Toujours est-il que, au cours des six dernières années, l'Inde s'est révélée être l'un des principaux bailleurs de fonds de l'Afghanistan. Infrastructures routières, écoles, réseau hospitalier, peu de secteurs ont été négligés par New Delhi, qui a vu dans la déroute des talibans l'occasion rêvée de réduire quelque peu les agissements du Pakistan et de certains de ses alliés sur un terrain très sensible... le Cachemire. Précisons que des contingents de militants islamistes sont entraînés en Afghanistan, armés par le Pakistan, avant d'être parachutés au Cachemire.
Symbole de ce renforcement de liens étroits entre New Delhi et Kaboul, Karzaï critique le Pakistan et ses responsables avec une régularité métronomique. Il ne se passe pas un mois sans qu'il pointe du doigt la politique bienveillante qu'observe Islamabad à l'égard des talibans qui ont fait des provinces du nord du Pakistan leur sanctuaire.

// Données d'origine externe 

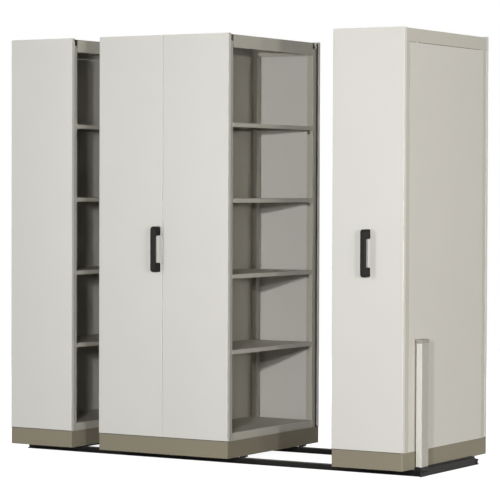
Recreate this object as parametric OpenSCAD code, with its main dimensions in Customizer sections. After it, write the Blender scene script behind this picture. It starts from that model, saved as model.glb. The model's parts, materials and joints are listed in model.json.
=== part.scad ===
// Mobile compactor shelving: one fixed single-faced bay and two mobile bays on a two-rail floor track.
// Millimetres, +X along the track, +Y into the bays from their handle end, +Z up.
// The origin is on the floor, in the middle of the whole assembly.

/* [Bays] */
// Width of a single-faced bay; the double-faced bay is twice this
bay_w = 385; // [360:1:460]
// Depth of a bay over its two end panels
bay_d = 915; // [840:1:1200]
// Height of the end panels above the floor
overall_h = 2134; // [2040:1:2300]
// Height of the lower edge of the plinths above the floor
floor_gap = 38; // [34:1:44]
// Height of the plinths
plinth_h = 84; // [80:1:96]
// Open joint between the plinth and the end panels
shadow_gap = 2.5; // [1:0.5:5]

/* [Layout on the track] */
// Clear distance between the fixed bay and the middle bay
left_gap = 170; // [60:1:400]
// Clear distance between the middle bay and the right bay
aisle = 585; // [300:1:900]

/* [End panels] */
// Depth of the folded end panels
panel_d = 24; // [18:1:32]
// Sheet thickness of panels, shelves and covers
sheet = 1.2; // [0.8:0.1:2]
// Outer bend radius on the upright edges
bend_r = 3; // [2:0.5:5]
// Width of the inward lips of the end panels
panel_lip = 15; // [10:1:22]
// Joint between the two end panels of the double bay
leaf_gap = 1.2; // [0.6:0.2:3]

/* [Uprights] */
// Width of an upright along the track
post_w = 35; // [32:1:60]
// Depth of an upright across the track
post_d = 36; // [34:1:50]
// Wall thickness of an upright
post_t = 2; // [1.5:0.1:3]
// How far uprights and shelf edges stand back from the end panel edges on an open face
edge_step = 10; // [6:1:16]
// How far uprights stand back on a closed face
closed_step = 2; // [1.6:0.1:5]
// Distance from the top of the end panels down to the top of the uprights
post_drop = 36; // [20:1:50]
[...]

Cela rappelé, on retiendra qu'au cours de la dernière année certains des consulats que l'Inde a rouverts ainsi que des citoyens indiens travaillant pour de gros projets ont été visés par les talibans. Mais, jusqu'à présent, les installations situées dans la capitale, Kaboul, avaient été épargnées. Depuis hier, ce n'est évidemment plus le cas. Pour KarzaÏ, cet attentat a ceci de singulier qu'il met en relief la fragilité qui est la sienne, ou plutôt il confirme avec éclat ce qui se dit depuis plusieurs mois. À savoir qu'il est le maire de Kaboul et non le président de l'Afghanistan, tellement lui et la coalition internationale peinent à sécuriser un pays où, fait important, le nombre des soldats tués au cours du mois de juin vient de dépasser pour la première fois celui enregistré en Irak. C'est dire.